Site icon Türkçe Malumatlar

Türkçülerin Serdarı Yavuz!

Timur darbesi sersemliği geçer geçmez, Osmanlı devleti kendini toplayıp yeniden canlanmıştır. Osmanlı padişahları Avrupa’da ilerlemeye, Avrupalılar’ı titretmeye başlamışlardır. Lehistan’ı, Macaristan’ı ele geçirip Viyana kapılarına gelmişler. Kızıl Elma’ya dayanmışlar, Adriyatik Denizi’ne varmışlardır. Yavuz Sultan Selim ise Avrupa’nın fethinin yanlışlığını görüp Devleti bu yoldan çevirmek istemiş, Doğu’ya Türk Yurdları’na varmak planını uygulamıştır. İşte bu Hanedandan yalnız bu koca Türk Hakanı eski Türk Imparatorlukları ve Cengiz Han’ın Türk milliyetçiliği politikasını uygulayıp bütün Türkleri bir bayrak altına toplamak amacını gütmüştür. Mete’lerden, Kül Tegin’lerden ve Cengiz Han’dan sonra Türkçülük ve Pantürkizm onurunu bu ulu Yavuz’a vermek gerekir. Yavuz bu işi başarıyla yürütebilmek için Müslümanlık Dünyası’nı da ele almayı düşündü. Ve bu amaçla Suriye’yi zaptedip oradaki Türkleri çevresinde toplamış ve oradan Mısır’a ulaşmıştır. Mısır’daki Türkleri de kendisine katmış ve kutsal emanetleri alarak Halife olmuştur. Ondan sonra Azerbaycan üzerine yürümüştür. Azerbaycan yoğun bir Türk halkını barındırdığından Kuzgun Denizi Türk Yurtları’nın adeta merkezi ve aktarma noktası olduğundan bu koca Hakan 16. yüzyıl’da buranın önemini taktir etmiştir. Bu amaçla Çaldıran Zaferi’ni kazanmış olsa bile ne çare ki arslan bir «Şir pençe» nin pençesinden güçsüz düşüp dünyadan gitmiş, planı da yarım kalmıştır.
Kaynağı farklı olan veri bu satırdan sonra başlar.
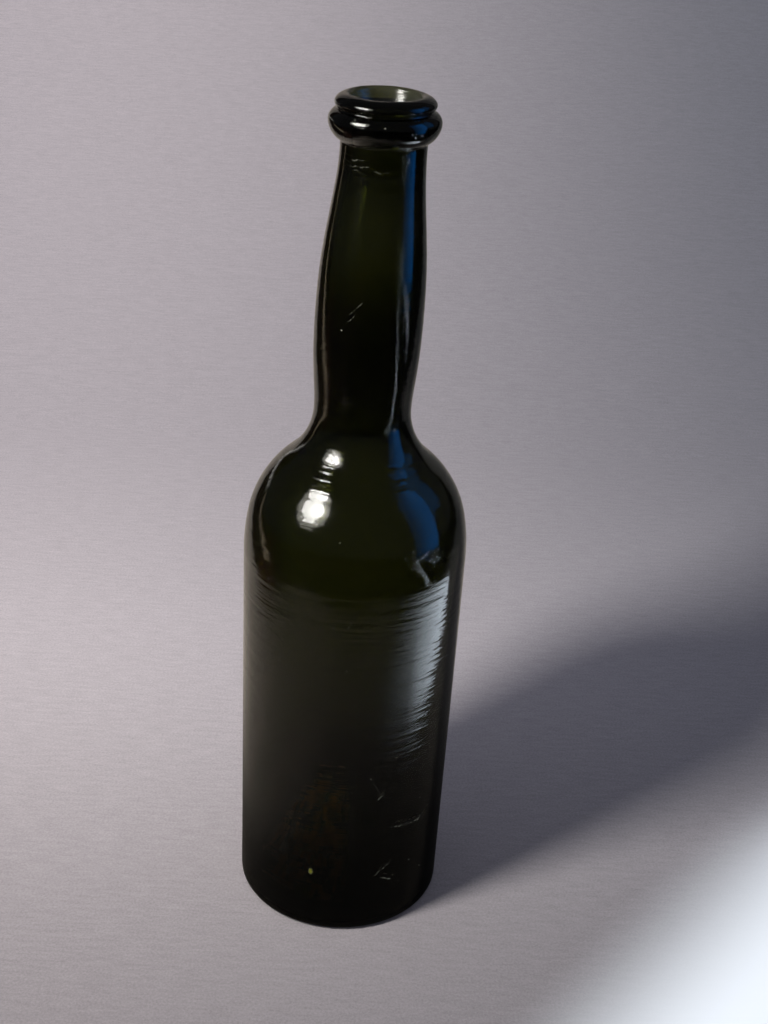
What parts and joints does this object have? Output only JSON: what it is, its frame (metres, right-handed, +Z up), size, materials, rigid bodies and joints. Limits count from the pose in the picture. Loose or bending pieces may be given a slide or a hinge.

Yavuz Sultan Selim Türkçülerin serdarıdır. Bu yüce fikri kılıcıyla tatbike çalışmış olan kutsal bir insandır. Yavuz’un yanına İran Şahı Nadir Şah’ı da yazmak gerekir. O da ona yakın bir Türkçüdür. Bunlardan önce politika ve kılıçla Türkçülük yapanlar Oğuz Han, Mete Han, Mokan Han, Bilge Kağan, Cengiz Han’dır. Bunlar «Nerede Türk varsa birdir, bir bayrak altına toplanmalıdır» görüşüyle hareket etmişlerdir.